Next generation of cybersecurity execs won’t come from the US

Although the market predicts that there will be a gap in cybersecurity professionals in the coming years, US institutions and enterprises are doing nothing to close the gap.
16 May 2018

Surveys have shown that few K-12 students are considering cybersecurity as a career. Source: Shutterstock

Given all the talk about the growing importance of cybersecurity and the skills shortage in the future, you’d expect more colleges teaching and even promoting classes in cybersecurity.

Unfortunately, that’s not the case. In fact, enterprises and institutions are doing almost nothing when it comes to educating students about the importance and value of an education in cybersecurity.

As a result, millennials and post-millennials are not very likely to pursue a career in cybersecurity, a report shows.

The figures, released early last week, were derived from a US survey of 524 high school students who were quizzed about their intentions on graduation. Of the 82 percent intending to go to college, the range of IT-based careers in mind included:

  • Cybersecurity, 9 percent.
  • Information technology, 11 percent.
  • Scientific research, 13 percent.
  • Engineering, 15 percent.
  • Software development, 21 percent.
  • Video game development, 33 percent.

Perhaps unsurprisingly given the ages of those who responded to the survey, most considered themselves technologically-savvy, with 41 percent casting themselves as early adopters.

From a generation which has grown up with tech literally in its hands, the choice therefore of careers with at least an element of technology filled 14 of the 16 career fields named – although even paths such as design and architecture today involve significant use of computers daily.

The popularity of gaming explains the choice of a career in game design and development, while cybersecurity’s poor showing perhaps derives from the fact that the vast majority (69 percent) had never taken a class in school which covered the subject. Additionally, only 17 percent said that someone in their family had ever worked in the cybersecurity field.

When asked why they wouldn’t ever consider a cybersecurity role at any stage in their lives, the reasons included:

  • Not knowing enough about the subject, 37 percent.
  • Lack of confidence in own ability or education, 28 percent and 21 percent respectively.
  • Worries about the perceived number of certifications required, 15 percent.

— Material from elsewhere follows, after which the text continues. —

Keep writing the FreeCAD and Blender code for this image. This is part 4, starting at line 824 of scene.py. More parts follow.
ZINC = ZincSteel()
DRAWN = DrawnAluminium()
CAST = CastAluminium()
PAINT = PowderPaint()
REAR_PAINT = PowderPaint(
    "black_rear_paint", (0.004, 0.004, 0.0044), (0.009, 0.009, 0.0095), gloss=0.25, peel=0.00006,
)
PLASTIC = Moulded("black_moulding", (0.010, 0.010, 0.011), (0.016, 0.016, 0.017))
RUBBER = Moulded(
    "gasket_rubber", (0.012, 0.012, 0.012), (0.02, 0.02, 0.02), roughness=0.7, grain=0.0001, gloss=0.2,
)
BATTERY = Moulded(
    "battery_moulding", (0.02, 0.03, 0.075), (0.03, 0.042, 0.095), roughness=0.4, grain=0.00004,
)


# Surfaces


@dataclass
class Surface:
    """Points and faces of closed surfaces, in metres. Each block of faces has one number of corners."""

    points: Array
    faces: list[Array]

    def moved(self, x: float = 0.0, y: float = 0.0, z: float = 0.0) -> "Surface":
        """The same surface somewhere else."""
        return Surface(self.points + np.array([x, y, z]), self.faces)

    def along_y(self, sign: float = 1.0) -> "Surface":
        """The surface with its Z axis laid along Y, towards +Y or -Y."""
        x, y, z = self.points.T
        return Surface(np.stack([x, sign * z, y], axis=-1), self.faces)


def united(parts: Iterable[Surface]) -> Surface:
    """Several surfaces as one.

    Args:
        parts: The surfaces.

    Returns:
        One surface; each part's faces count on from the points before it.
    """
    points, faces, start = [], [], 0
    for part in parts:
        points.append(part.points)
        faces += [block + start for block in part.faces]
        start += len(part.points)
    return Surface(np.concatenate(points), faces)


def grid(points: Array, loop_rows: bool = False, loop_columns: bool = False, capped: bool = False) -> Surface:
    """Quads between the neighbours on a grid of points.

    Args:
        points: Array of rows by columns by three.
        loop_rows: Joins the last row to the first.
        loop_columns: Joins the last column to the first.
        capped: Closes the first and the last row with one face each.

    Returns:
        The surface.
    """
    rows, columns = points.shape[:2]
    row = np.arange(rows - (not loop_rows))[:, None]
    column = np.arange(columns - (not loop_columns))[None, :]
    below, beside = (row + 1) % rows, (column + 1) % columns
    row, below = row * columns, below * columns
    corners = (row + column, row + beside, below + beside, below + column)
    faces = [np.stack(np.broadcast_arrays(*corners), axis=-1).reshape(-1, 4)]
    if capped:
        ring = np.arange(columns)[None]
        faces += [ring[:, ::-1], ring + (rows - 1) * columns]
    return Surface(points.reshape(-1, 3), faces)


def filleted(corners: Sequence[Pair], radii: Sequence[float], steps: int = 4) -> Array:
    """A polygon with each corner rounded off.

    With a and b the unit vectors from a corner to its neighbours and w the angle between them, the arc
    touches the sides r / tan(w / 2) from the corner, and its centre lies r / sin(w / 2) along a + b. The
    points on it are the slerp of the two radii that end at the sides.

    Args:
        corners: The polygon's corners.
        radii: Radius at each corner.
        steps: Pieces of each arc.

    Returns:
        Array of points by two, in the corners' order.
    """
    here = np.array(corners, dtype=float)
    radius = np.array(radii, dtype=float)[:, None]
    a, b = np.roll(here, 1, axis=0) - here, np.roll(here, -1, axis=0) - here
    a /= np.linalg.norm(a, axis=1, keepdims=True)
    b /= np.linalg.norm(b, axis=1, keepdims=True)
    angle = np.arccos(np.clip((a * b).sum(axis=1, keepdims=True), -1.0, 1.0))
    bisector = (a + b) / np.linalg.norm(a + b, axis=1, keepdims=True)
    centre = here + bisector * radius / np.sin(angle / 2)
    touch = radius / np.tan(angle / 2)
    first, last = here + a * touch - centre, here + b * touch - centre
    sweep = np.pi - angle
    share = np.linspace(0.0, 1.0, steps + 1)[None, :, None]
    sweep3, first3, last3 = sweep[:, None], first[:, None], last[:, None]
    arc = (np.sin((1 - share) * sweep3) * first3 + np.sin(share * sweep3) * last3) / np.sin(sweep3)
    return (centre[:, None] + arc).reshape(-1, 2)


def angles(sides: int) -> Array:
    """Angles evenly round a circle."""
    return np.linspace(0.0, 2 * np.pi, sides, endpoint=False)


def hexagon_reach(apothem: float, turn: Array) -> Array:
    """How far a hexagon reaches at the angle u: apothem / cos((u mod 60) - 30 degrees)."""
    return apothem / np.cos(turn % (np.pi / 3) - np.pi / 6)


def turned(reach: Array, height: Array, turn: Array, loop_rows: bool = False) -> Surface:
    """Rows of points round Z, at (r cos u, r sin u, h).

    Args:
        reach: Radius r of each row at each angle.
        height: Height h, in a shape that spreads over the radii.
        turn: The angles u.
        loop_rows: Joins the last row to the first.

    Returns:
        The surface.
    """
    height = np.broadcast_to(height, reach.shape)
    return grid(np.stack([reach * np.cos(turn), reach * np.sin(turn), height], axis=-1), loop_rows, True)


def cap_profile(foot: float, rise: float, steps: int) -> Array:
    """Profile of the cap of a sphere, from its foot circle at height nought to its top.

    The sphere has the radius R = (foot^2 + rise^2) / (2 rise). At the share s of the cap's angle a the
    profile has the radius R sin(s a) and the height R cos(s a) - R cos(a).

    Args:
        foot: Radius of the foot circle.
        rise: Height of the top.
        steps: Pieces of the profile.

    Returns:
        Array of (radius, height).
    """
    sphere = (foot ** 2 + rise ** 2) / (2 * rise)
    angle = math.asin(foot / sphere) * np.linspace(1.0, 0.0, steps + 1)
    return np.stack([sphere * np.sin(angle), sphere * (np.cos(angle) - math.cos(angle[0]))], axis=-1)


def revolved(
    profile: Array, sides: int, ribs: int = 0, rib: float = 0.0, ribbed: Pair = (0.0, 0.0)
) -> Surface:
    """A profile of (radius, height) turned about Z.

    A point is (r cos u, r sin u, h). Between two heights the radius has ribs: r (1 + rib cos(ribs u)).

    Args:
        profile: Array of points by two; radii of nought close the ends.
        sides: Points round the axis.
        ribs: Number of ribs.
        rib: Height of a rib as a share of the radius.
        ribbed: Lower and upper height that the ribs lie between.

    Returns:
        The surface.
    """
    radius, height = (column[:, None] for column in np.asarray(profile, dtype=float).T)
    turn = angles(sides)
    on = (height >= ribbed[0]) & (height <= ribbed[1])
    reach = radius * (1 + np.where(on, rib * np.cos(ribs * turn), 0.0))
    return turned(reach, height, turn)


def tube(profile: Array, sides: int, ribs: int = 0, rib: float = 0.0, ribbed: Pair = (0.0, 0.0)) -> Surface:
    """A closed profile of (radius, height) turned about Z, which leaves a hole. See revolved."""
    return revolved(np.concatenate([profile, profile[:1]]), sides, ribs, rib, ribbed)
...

Across the board in the high school sector, therefore, it seems there is a need for more early education on data security methods such as penetration testing. Despite 48 percent of the respondents were part of a STEM program of some sort during K-12 education, 69 percent had never had a class covering any aspect of digital protection.

Careers in STEM are currently male-dominated, and at high-school age, the signs are that trend may continue:

  • Boys are three times more likely than girls to plan to study engineering at degree level.
  • Twice as many boys plan to take mathematics, science, and IT.

However, the same survey contains some information to the contrary. Among the high school students surveyed:

    • Girls game online just as much as boys.
    • More girls consider themselves early adopters of technology than boys.
    • More girls have the very latest tech like VR/AR in their households and are more likely to have used it.

In cybersecurity specifically (among the small percentage who expressed a desire for a white-hat career), 57 percent of girls thought they were likely to find such a career exciting, compared to 40 percent of boys.

The long-established tendency for girls to wish to progress to college to study any subject, it is widely hoped that the current gender bias in STEM careers will hopefully change in coming years.

Working in Mission Control for a mission to the International Space Station. Click for story. Source: Dr Mamta Patel Nagaraja.

Artificial intelligence (AI), machine learning (ML), neural networks and intelligent bots are the talk of most industries at present, and cybersecurity companies are no exceptions.

But the widespread use of the technology will not be lowering the number of roles in cybersecurity on the jobs market any time soon – humans will still play pivotal cybersecurity roles for the foreseeable future.

In fact, a report from last year stated that by 2020, there will be a global shortage of 1.8 million cybersecurity personnel. If the numerous studies comparing single-sex and co-ed classes are anything to go by, a more mixed-gender IT environment will be highly beneficial to all. For girls with an eye to the future, cybersecurity could be a highly rewarding career goal.

Above and beyond gender issues, it seems apparent that K-12 educators need to plan for cybersecurity to become a significant presence on curricula. It will be a while before the ‘bots are capable of protecting our critical systems from malicious activity. Until then, suitably qualified humans of any variety will need to be our guards of the digital front-line.